Mehrsa Baradaran has an important op/ed piece in the New York Times you may have missed: The Neo-Liberal Looting of America. The coronavirus pandemic has exposed the damage private equity has done to the United States. Thousands of jobs have been lost through the bankruptcies of J Crew, Nieman Marcus, and Hertz after its PE owners layered $billions of debt on their portfolio assets, PE-owned long-term care facilities have cut skilled nursing staff and PPE resulting in untold thousands of deaths as infections raged through their facilities, PE-owned hospital emergency room groups have been aggressively laying off MD’s and nurses. But the PE executives continue to rake in $millions.
In the last decade, private equity management has led to approximately 1.3 million job losses due to retail bankruptcies and liquidation. Beyond the companies directly controlled by private equity, the threat of being the next takeover target has most likely led other companies to pre-emptively cut wages and jobs to avoid being the weakest prey. Amid the outbreak of street protests in June, a satirical headline in The Onion put it best: “Protesters Criticized For Looting Businesses Without Forming Private Equity Firm First.” Yet the private equity takeover is not technically looting because it has been made perfectly legal, and even encouraged, by policymakers.
The magnitude of the greed is breathtaking.

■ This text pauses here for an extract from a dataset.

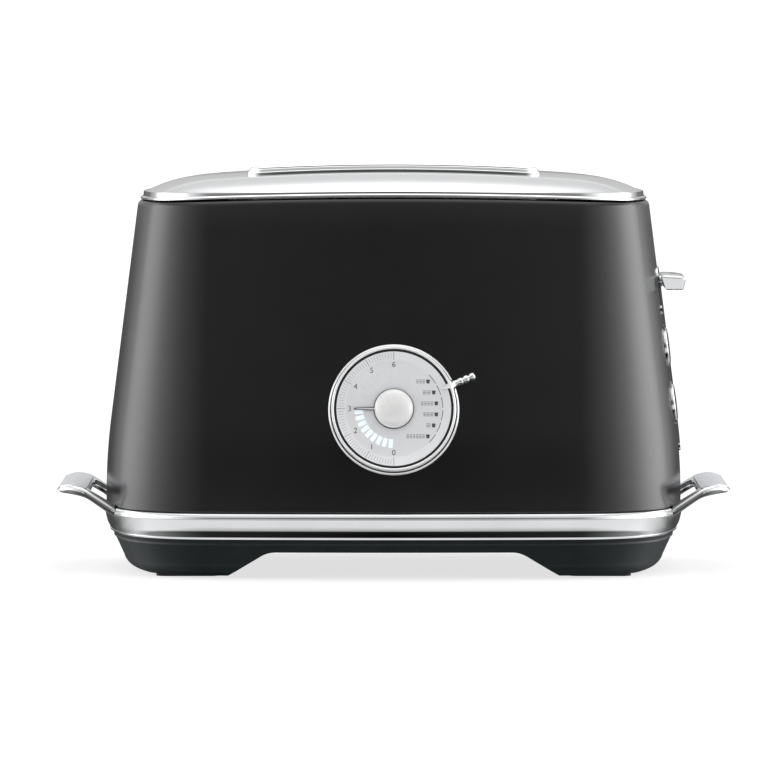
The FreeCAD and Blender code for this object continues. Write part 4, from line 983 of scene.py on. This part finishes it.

The number of private equity barons with personal fortunes of more than $2bn has risen from three in 2005 to 22, according to a new analysis which estimates investors paid $230bn in performance fees over a 10-year period for returns that could have been matched by an inexpensive tracker fund costing just a few basis points. “This wealth transfer from several hundred million pension scheme members to a few thousand people working in private equity might be one of the largest in the history of modern finance,” said Ludovic Phalippou, professor of finance at Oxford Saïd Business School.”
That’s $230 billion that could have been deployed to raise wages of employees, of investing in plant and equipment, or in product innovation. But they also get special tax treatment denied to the rest of us:
Their standard fee structure involves collecting around 2 percent of the investor money they manage annually, and then 20 percent of any profits above an agreed-upon level. This lucrative arrangement also lets them tap into the very favorable “carried interest” tax loophole, allowing them to pay much lower capital gains tax rates on their earnings, rather than normal income taxes like most people.
Now the limited partners in these private equity funds include university endowments and public pension funds. So isn’t it a net positive if the PE returns are securing the retirements of public employees? But, according to the Financial Times the research shows that PE funds perform no better than the market as a whole:
Mr Phalippou’s analysis indicates that large US public pension plans earned about $1.50 (net of fees) for every $1 invested in private equity funds between 2006 and 2015. This translates into annualised returns of about 11 per cent, little different from the US stock market over the same period.“The performance of PE funds, net of fees, matched that of public equity markets since 2006,” said Mr Phalippou.
My hope is that Elizabeth Warren will be appointed Secretary of Treasury in the Biden Administration and can finally push through her Stop Wall Street Looting Act.